Lawford had spent most of his time in pacing to and fro in his soft slippers. The very
monotony had eased his mind. Now and again he had lain motionless, with his face to the
ceiling. He had dozed and had awakened, cold and torpid with dream. He had hardly been
aware of the process, but every hour had done something, it seemed, towards clarifying
his point of view. A consciousness had begun to stir in him that was neither that of the
old, easy Lawford, whom he had never been fully aware of before, nor of this strange
ghostly intelligence that haunted the hawklike, restless face, and plucked so insistently at
his distracted nerves.

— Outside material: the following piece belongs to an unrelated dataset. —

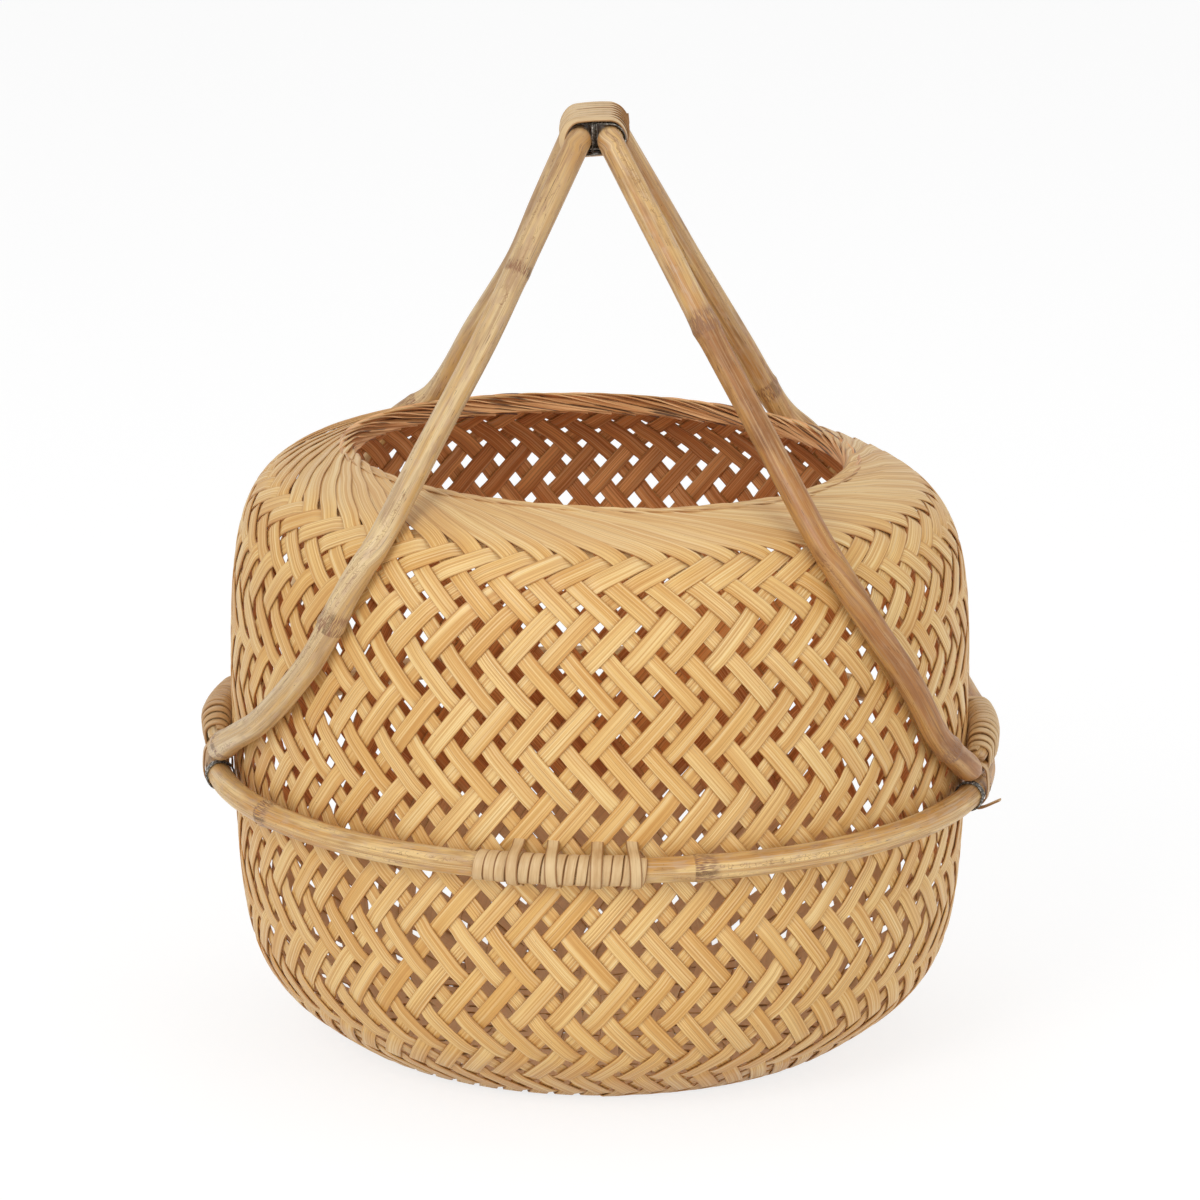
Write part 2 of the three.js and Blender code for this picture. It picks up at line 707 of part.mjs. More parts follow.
// A strap round the hoop below and the tongue above, open at the wall, its lower end running on as a tail
function hoopStrap(route, tail) {
  const hoopReach = clearing(hoopRadiusOfCane + seatGap + peelThickness / 2, turnSteps);
  const shift = lapRadius - hoopRadius;
  const tongueReach = tongueWidth / 2 + seatGap + peelThickness;
  const corner = tongueFloor + tongueThickness * 0.7;
  const top = tongueFloor + tongueThickness + seatGap + peelThickness / 2;
  const line = [
    [-hoopReach, 0],
    [-hoopReach, tongueFloor * 0.7],
    [shift - tongueReach, corner],
    [shift - tongueReach * 0.55, top],
    [shift + tongueReach * 0.55, top],
    [shift + tongueReach, corner],
    [hoopReach, tongueFloor * 0.7],
  ];
  for (let degrees = 0; degrees <= 135; degrees += 360 / turnSteps) {
    line.push([hoopReach * Math.cos(radians(degrees)), -hoopReach * Math.sin(radians(degrees))]);
  }
  if (tail > 0) line.splice(-2, 2, [hoopReach * 0.45, -hoopReach * 1.15], [tail, -hoopReach * 1.05]);
  return strip(sideFrame(route.side, route.crook + strapPlace), line, strapWidth, -strapSlant);
}

function footWire(name, route) {
  const reach = hoopRadiusOfCane + seatGap + footWireThickness / 2;
  const pitch = footWireThickness + turnGap;
  const degreesPerMm = 360 / (2 * Math.PI * hoopRadius);
  const frameAt = (s) =>
    sideFrame(route.side, route.crook + wirePlace - s * footWireTurns * pitch * degreesPerMm);
  const width = footWireThickness;
  const size = { turns: footWireTurns, steps: turnSteps, width, thickness: width };
  return wind(name, frameAt, circle(reach, turnSteps), size);
}

const rightTail = 8;
const strapTail = 15;
addPiece("left_side_lashing", sideLashing("left_side_lashing", leftRoute, leftKnots, 0), peel);
addPiece("right_side_lashing", sideLashing("right_side_lashing", rightRoute, rightKnots, rightTail), peel);
addPiece("left_hoop_strap", hoopStrap(leftRoute, 0), peel);
addPiece("right_hoop_strap", hoopStrap(rightRoute, strapTail), peel);
addPiece("left_foot_wire", footWire("left_foot_wire", leftRoute), wire);
addPiece("right_foot_wire", footWire("right_foot_wire", rightRoute), wire);

// Wire and lashing round both grips

const halfSpan = gripGap / 2 + legRadius;
const topWireTurns = 4;
const topTail = 7;
const topStart = (2 * Math.PI * arcSteps) / 2 / arcTurnSteps; // at the outermost line of the right grip
const topWireLine = legRadius + seatGap + wireThickness / 2;
const topPeelLine =
  clearing(topWireLine, 2 * arcSteps) + wireThickness / 2 + seatGap + peelThickness / 2;

function gripFrame(s) {
  const middle = new THREE.Vector3(gripShift, (s - 0.5) * topTravel, gripHeight);
  const out = new THREE.Vector3(1, 0, 0);
  const along = new THREE.Vector3(0, 1, 0);
  return { middle, out, up: upright, along };
}

function topWinding(name, line, size) {
  const full = { ...size, steps: arcTurnSteps, start: topStart };
  return wind(name, gripFrame, (s, turn) => roundTwo(halfSpan, line, turn), full);
}

const topWireSize = { turns: topWireTurns, width: wireThickness, thickness: wireThickness };
const topPeelSize = { turns: topTurns, width: topPeel, thickness: peelThickness, tail: topTail };
addPiece("top_wire", topWinding("top_wire", topWireLine, topWireSize), wire);
addPiece("top_lashing", topWinding("top_lashing", topPeelLine, topPeelSize), peel);

export default object;
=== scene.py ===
# Woven bamboo basket with a cane hoop and two lashed cane handles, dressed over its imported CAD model.
# Shape code works in millimetres, with Z up and -Y the front, and every piece is made in metres.

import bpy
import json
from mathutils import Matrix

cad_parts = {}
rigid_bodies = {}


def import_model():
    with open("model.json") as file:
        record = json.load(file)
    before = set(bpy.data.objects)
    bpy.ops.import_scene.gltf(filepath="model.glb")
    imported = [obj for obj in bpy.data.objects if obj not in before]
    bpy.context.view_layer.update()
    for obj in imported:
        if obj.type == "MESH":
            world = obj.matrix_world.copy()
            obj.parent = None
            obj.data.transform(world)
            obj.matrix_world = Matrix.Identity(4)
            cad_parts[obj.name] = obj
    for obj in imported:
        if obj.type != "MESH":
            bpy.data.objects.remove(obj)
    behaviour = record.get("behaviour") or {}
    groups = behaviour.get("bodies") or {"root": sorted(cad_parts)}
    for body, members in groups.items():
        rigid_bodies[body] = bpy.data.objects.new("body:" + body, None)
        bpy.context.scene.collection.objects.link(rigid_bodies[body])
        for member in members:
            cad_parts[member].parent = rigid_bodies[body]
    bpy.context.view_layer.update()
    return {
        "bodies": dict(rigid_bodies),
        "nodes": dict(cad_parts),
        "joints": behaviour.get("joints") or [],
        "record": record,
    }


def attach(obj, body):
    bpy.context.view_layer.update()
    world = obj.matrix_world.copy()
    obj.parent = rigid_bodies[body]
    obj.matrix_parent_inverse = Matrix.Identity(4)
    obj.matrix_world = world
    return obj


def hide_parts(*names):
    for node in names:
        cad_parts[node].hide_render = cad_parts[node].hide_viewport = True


bl_info = {
    "name": "Bamboo basket",
    "version": (1, 0, 0),
    "blender": (4, 5, 0),
    "location": "3D View > Sidebar > Basket",
    "description": "Weaves a round bamboo basket and binds its cane hoop and handles",
    "category": "Add Mesh",
}

import json
import math

import bpy
import numpy as np
from bpy.props import FloatProperty, FloatVectorProperty, IntProperty, PointerProperty
from mathutils import Vector

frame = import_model()
MM = 0.001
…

He had begun in a vague fashion to be aware of them both, could in
a fashion discriminate between them, almost as if there really were two spirits in stubborn
conflict within him. It would, of course, wear him down in time. There could be only one
end to such a struggle--THE end.
All day he had longed for freedom, on and on, with craving for the open sky, for solitude,
for green silence, beyond these maddening walls. This heedful silken coming and going,
these Sunday voices, this reiterant yelp of a single peevish bell-- would they never cease?
And above all, betwixt dread and an almost physical greed, he hungered for night. He sat
down with elbows on knees and head on his hands, thinking of night, its secrecy, its
His eyelids twitched; the fire before him had for an instant gone black out. He seemed to
see slow-gesturing branches, grass stooping beneath a grey and wind-swept sky. He
started up; and the remembrance of the morning returned to him--the glassy light, the
changing rays, the beaming gilt upon the useless books. Now, at last, at the windows;
afternoon had begun to wane. And when Sheila brought up his tea, as if Chance had
heard his cry, she entered in hat and stole. She put down the tray, and paused at the glass,
looking across it out of the window.